Latin America: Tomato Tensions and Nearshoring Complications

The fresh tomato certification extension (FR Doc 2026-06420) highlights ongoing tensions under the suspended AD investigation on Mexican tomatoes. The extended deadline to April 15 gives processors more time to comply, but the underlying dispute — whether Mexican tomato growers are pricing below fair value — remains unresolved and could re-escalate if the suspension agreement is terminated.

The CORE steel circumvention inquiry (FR Doc 2026-06449) has indirect LATAM implications: as importers diversify away from Thailand, Brazilian and Mexican steel producers stand to capture diverted volume. Brazil's Gerdau and Mexico's Ternium are well-positioned to supply CORE steel to the U.S. market without AD/CVD exposure — for now. However, the precedent of investigating third-country finishing operations means that any LATAM producer using Korean or Chinese substrate could face similar scrutiny. The nearshoring narrative remains strong, but circumvention risk now attaches to any supply chain that touches Chinese or Korean inputs.

EU: Thermal Paper and Transatlantic Trade Dynamics

The preliminary AD results on thermal paper from Germany (FR Doc 2026-06016) found no dumping — sales were at or above normal value for the 2023-2024 POR. This is a relatively rare favorable outcome for a European exporter and suggests that German thermal paper producers are pricing competitively without subsidization. The partial rescission covering 14 companies further narrows the review's scope.
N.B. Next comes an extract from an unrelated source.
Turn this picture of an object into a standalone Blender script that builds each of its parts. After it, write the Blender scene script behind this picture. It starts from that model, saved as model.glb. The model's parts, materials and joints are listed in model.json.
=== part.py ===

On the broader EU trade front, the continuation of PET film orders covering multiple countries (FR Doc 2026-06007) signals that transatlantic trade remedy disputes will persist. EU producers of PET film face continued U.S. market access challenges, though the primary targets remain Asian producers. The U.S.-Australia FTA tariff-rate quota publication (FR Doc 2026-06207) demonstrates ongoing management of bilateral trade agreements — a model that EU trade negotiators have sought to replicate in stalled U.S.-EU trade talks.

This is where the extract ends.